__Written instruction__:
Copy out each line exactly as it appears.
---------- Exercise materials
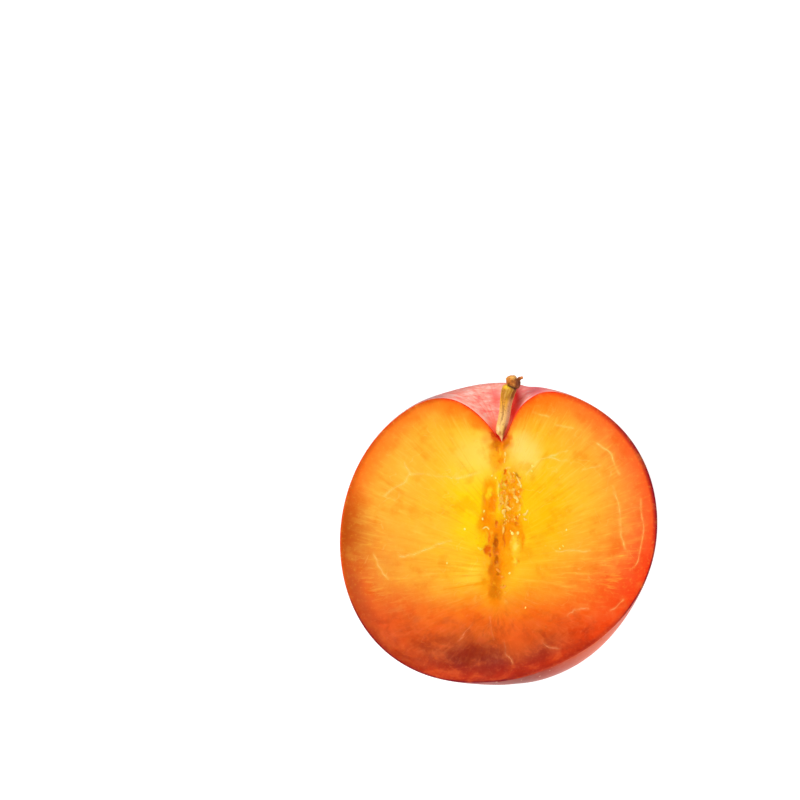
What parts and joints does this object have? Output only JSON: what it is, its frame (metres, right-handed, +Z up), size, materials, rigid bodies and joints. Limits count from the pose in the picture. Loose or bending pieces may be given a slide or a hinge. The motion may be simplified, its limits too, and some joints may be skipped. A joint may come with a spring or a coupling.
{
  "type": "pluot half",
  "caption": "Half of a pluot lying on its rounded back with the cut face up, with flesh, an empty central hollow, skin and a short stem in its cavity.",
  "frame": {"origin": "centre of the small flat spot underneath, straight below the middle of the cut face", "axes": "+Z up out of the cut face, +Y towards the stem, +X to the right of the cut face as seen from above with the stem at the top"},
  "size_m": [0.0604, 0.0608, 0.0308],
  "materials": {
    "flesh": "moist, translucent cut flesh; the rounded outside is smooth plum-red skin",
    "stem": "dry and lightly ridged"
  },
  "bodies": {
    "root": {"fruit_half": "flesh", "stem": "stem"}
  },
  "joints": []
}
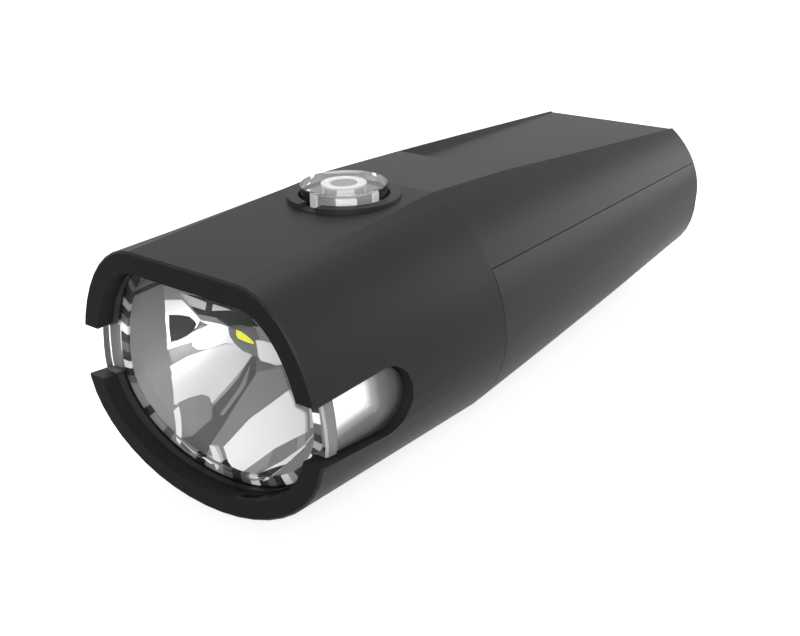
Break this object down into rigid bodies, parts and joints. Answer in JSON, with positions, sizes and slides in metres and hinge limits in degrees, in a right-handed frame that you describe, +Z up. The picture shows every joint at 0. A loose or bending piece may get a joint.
--------------------
__Exercise output__:
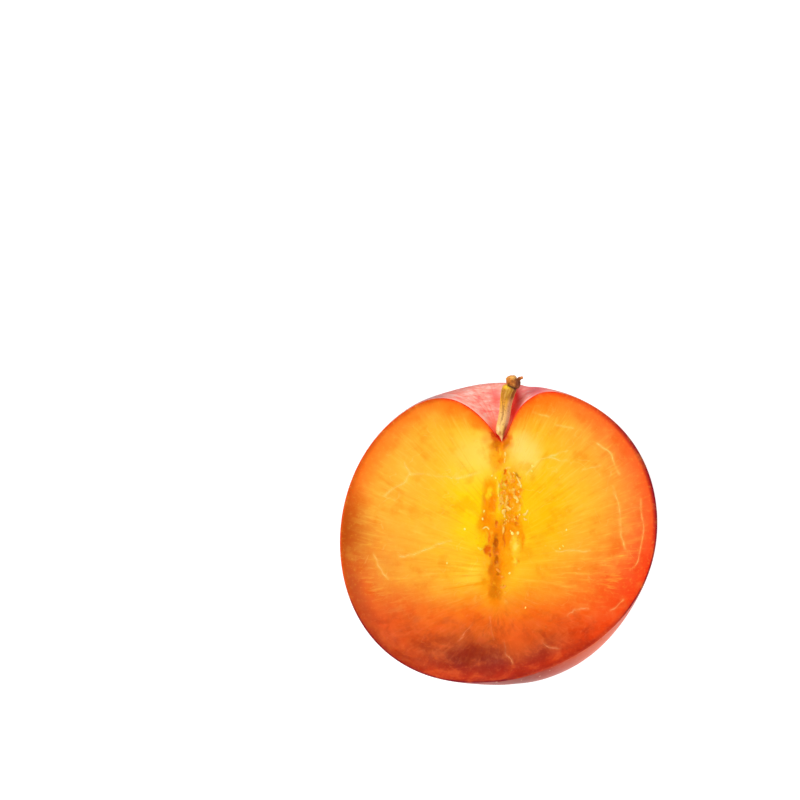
What parts and joints does this object have? Output only JSON: what it is, its frame (metres, right-handed, +Z up), size, materials, rigid bodies and joints. Limits count from the pose in the picture. Loose or bending pieces may be given a slide or a hinge. The motion may be simplified, its limits too, and some joints may be skipped. A joint may come with a spring or a coupling.
{
  "type": "pluot half",
  "caption": "Half of a pluot lying on its rounded back with the cut face up, with flesh, an empty central hollow, skin and a short stem in its cavity.",
  "frame": {"origin": "centre of the small flat spot underneath, straight below the middle of the cut face", "axes": "+Z up out of the cut face, +Y towards the stem, +X to the right of the cut face as seen from above with the stem at the top"},
  "size_m": [0.0604, 0.0608, 0.0308],
  "materials": {
    "flesh": "moist, translucent cut flesh; the rounded outside is smooth plum-red skin",
    "stem": "dry and lightly ridged"
  },
  "bodies": {
    "root": {"fruit_half": "flesh", "stem": "stem"}
  },
  "joints": []
}
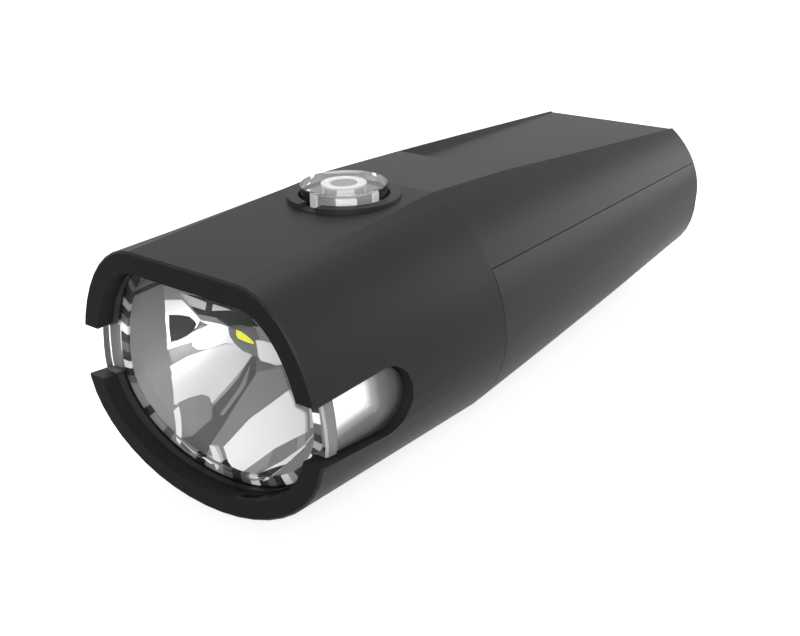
Break this object down into rigid bodies, parts and joints. Answer in JSON, with positions, sizes and slides in metres and hinge limits in degrees, in a right-handed frame that you describe, +Z up. The picture shows every joint at 0. A loose or bending piece may get a joint.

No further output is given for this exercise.